What the exercise asks >>
Return all the data, word for word.

Supplied information >>
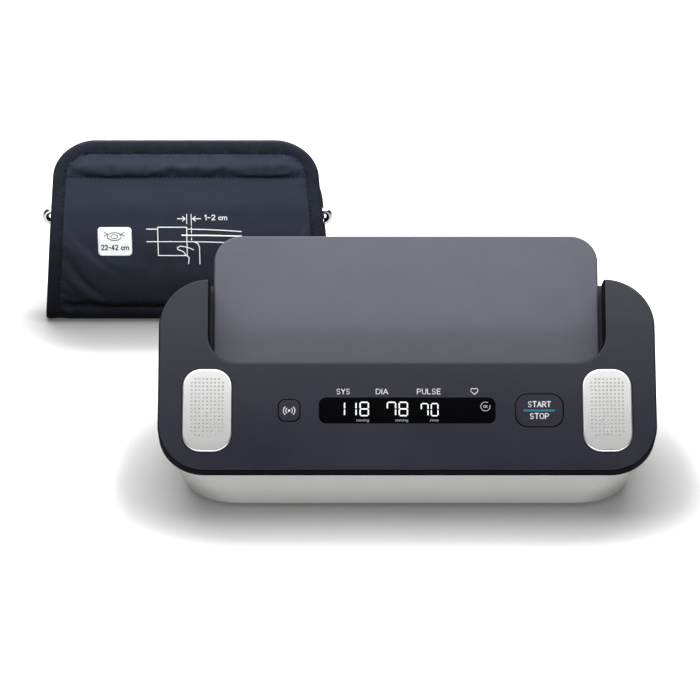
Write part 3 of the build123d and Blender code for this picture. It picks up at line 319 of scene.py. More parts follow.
SHELL = tone(25, 25, 44)
# The rim's darker plastic, also used as painted shade in the button gaps and along the panel's edge.
RIM_AND_GAP_SHADE = tone(8, 8, 16)
MATERIALS = {
    "shell": moulded("shell_plastic", SHELL, 0.36, rim=RIM_AND_GAP_SHADE),
    "button": moulded("button_plastic", SHELL, 0.34, rim=RIM_AND_GAP_SHADE),
    "tub": moulded("tub_plastic", tone(240, 240, 238), 0.42, spread=0.015, worn=tone(238, 238, 236),
                   level=0.4, foot_shade=0.3),
    "rest": moulded("rest_plastic", tone(94, 94, 108), 0.36, spread=0.04, worn=tone(150, 151, 160)),
    "brace": moulded("brace_plastic", tone(30, 31, 36), 0.5, worn=tone(70, 72, 80), level=0.4),
    "black": moulded("black_plastic", tone(22, 22, 24), 0.4),
    "port": moulded("port_plastic", tone(58, 60, 66), 0.4),
    "jack": moulded("jack_plastic", tone(84, 86, 92), 0.38),
    "rubber": moulded("rubber", tone(30, 30, 31), 0.75, grain=0.2, depth=0.02, level=0.3),
    "hose": moulded("hose_rubber", tone(196, 198, 196), 0.35, depth=0.004),
    "glass": moulded("display_glass", tone(58, 66, 70), 0.2, depth=0.002, level=0.6),
    "board": moulded("board_lacquer", tone(22, 82, 48), 0.35, grain=0.6, depth=0.01),
    "wrap": moulded("cell_wrap", tone(70, 74, 84), 0.3, depth=0.003, worn=tone(160, 160, 165)),
    "pad": metal("electrode_metal", tone(249, 249, 248), 0.3, (6, 1, 1), depth=0.0004, spread=0.012,
                 metallic=0.86, vary=0.015, pit_shade=0.65),
    "steel": metal("steel", tone(196, 197, 200), 0.22, (1, 8, 1)),
    "ring": metal("ring_steel", tone(214, 215, 218), 0.12, (8, 1, 1), depth=0.001, rim=0.05),
    "gold": metal("contact_gold", tone(214, 178, 96), 0.25),
    "pump": metal("pump_can", tone(168, 170, 174), 0.3, (8, 1, 1)),
    "print": ink("white_print", tone(252, 252, 254)),
    "cuff_print": ink("cuff_print", tone(250, 251, 254)),
    "unit": ink("dim_segment", tone(160, 162, 166), 0.6),
    "teal": ink("teal_print", tone(34, 132, 152)),
    "segment": ink("lit_segment", tone(232, 234, 236), 0.6),
    "lens": lens_material(),
    "cloth": woven("cuff_nylon", tone(51, 54, 67), 0.55),
    "tape": ribbed("binding_tape", tone(38, 40, 50)),
    "lining": pile("loop_pile", tone(30, 32, 42), 0.7),
    "hooks": pile("hook_tape", tone(24, 25, 30), 0.9),
    "bladder": moulded("bladder_film", tone(120, 122, 126), 0.4, grain=0.5, depth=0.01),
    "thread": ribbed("sewing_thread", tone(7, 8, 12)),
    "patch": ink("white_patch", tone(250, 251, 255)),
    "dark_print": ink("dark_print", tone(40, 42, 52)),
}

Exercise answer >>
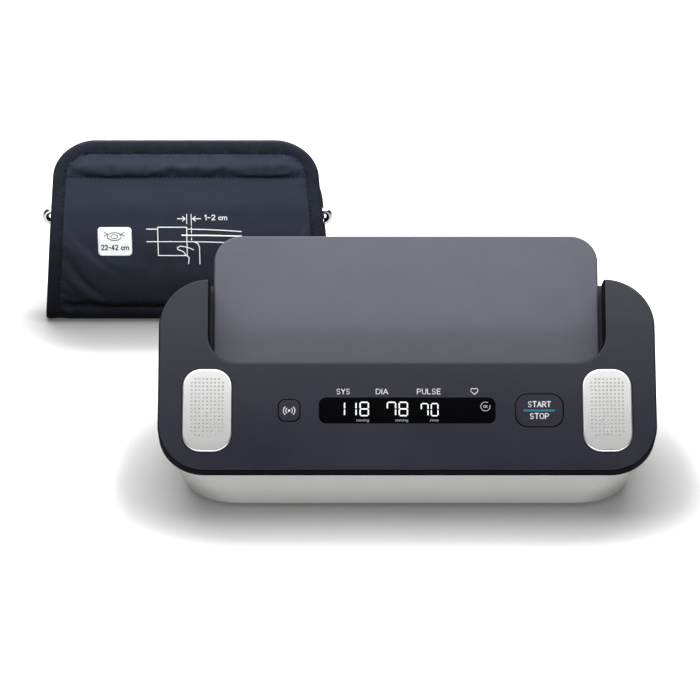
Write part 3 of the build123d and Blender code for this picture. It picks up at line 319 of scene.py. More parts follow.
SHELL = tone(25, 25, 44)
# The rim's darker plastic, also used as painted shade in the button gaps and along the panel's edge.
RIM_AND_GAP_SHADE = tone(8, 8, 16)
MATERIALS = {
    "shell": moulded("shell_plastic", SHELL, 0.36, rim=RIM_AND_GAP_SHADE),
    "button": moulded("button_plastic", SHELL, 0.34, rim=RIM_AND_GAP_SHADE),
    "tub": moulded("tub_plastic", tone(240, 240, 238), 0.42, spread=0.015, worn=tone(238, 238, 236),
                   level=0.4, foot_shade=0.3),
    "rest": moulded("rest_plastic", tone(94, 94, 108), 0.36, spread=0.04, worn=tone(150, 151, 160)),
    "brace": moulded("brace_plastic", tone(30, 31, 36), 0.5, worn=tone(70, 72, 80), level=0.4),
    "black": moulded("black_plastic", tone(22, 22, 24), 0.4),
    "port": moulded("port_plastic", tone(58, 60, 66), 0.4),
    "jack": moulded("jack_plastic", tone(84, 86, 92), 0.38),
    "rubber": moulded("rubber", tone(30, 30, 31), 0.75, grain=0.2, depth=0.02, level=0.3),
    "hose": moulded("hose_rubber", tone(196, 198, 196), 0.35, depth=0.004),
    "glass": moulded("display_glass", tone(58, 66, 70), 0.2, depth=0.002, level=0.6),
    "board": moulded("board_lacquer", tone(22, 82, 48), 0.35, grain=0.6, depth=0.01),
    "wrap": moulded("cell_wrap", tone(70, 74, 84), 0.3, depth=0.003, worn=tone(160, 160, 165)),
    "pad": metal("electrode_metal", tone(249, 249, 248), 0.3, (6, 1, 1), depth=0.0004, spread=0.012,
                 metallic=0.86, vary=0.015, pit_shade=0.65),
    "steel": metal("steel", tone(196, 197, 200), 0.22, (1, 8, 1)),
    "ring": metal("ring_steel", tone(214, 215, 218), 0.12, (8, 1, 1), depth=0.001, rim=0.05),
    "gold": metal("contact_gold", tone(214, 178, 96), 0.25),
    "pump": metal("pump_can", tone(168, 170, 174), 0.3, (8, 1, 1)),
    "print": ink("white_print", tone(252, 252, 254)),
    "cuff_print": ink("cuff_print", tone(250, 251, 254)),
    "unit": ink("dim_segment", tone(160, 162, 166), 0.6),
    "teal": ink("teal_print", tone(34, 132, 152)),
    "segment": ink("lit_segment", tone(232, 234, 236), 0.6),
    "lens": lens_material(),
    "cloth": woven("cuff_nylon", tone(51, 54, 67), 0.55),
    "tape": ribbed("binding_tape", tone(38, 40, 50)),
    "lining": pile("loop_pile", tone(30, 32, 42), 0.7),
    "hooks": pile("hook_tape", tone(24, 25, 30), 0.9),
    "bladder": moulded("bladder_film", tone(120, 122, 126), 0.4, grain=0.5, depth=0.01),
    "thread": ribbed("sewing_thread", tone(7, 8, 12)),
    "patch": ink("white_patch", tone(250, 251, 255)),
    "dark_print": ink("dark_print", tone(40, 42, 52)),
}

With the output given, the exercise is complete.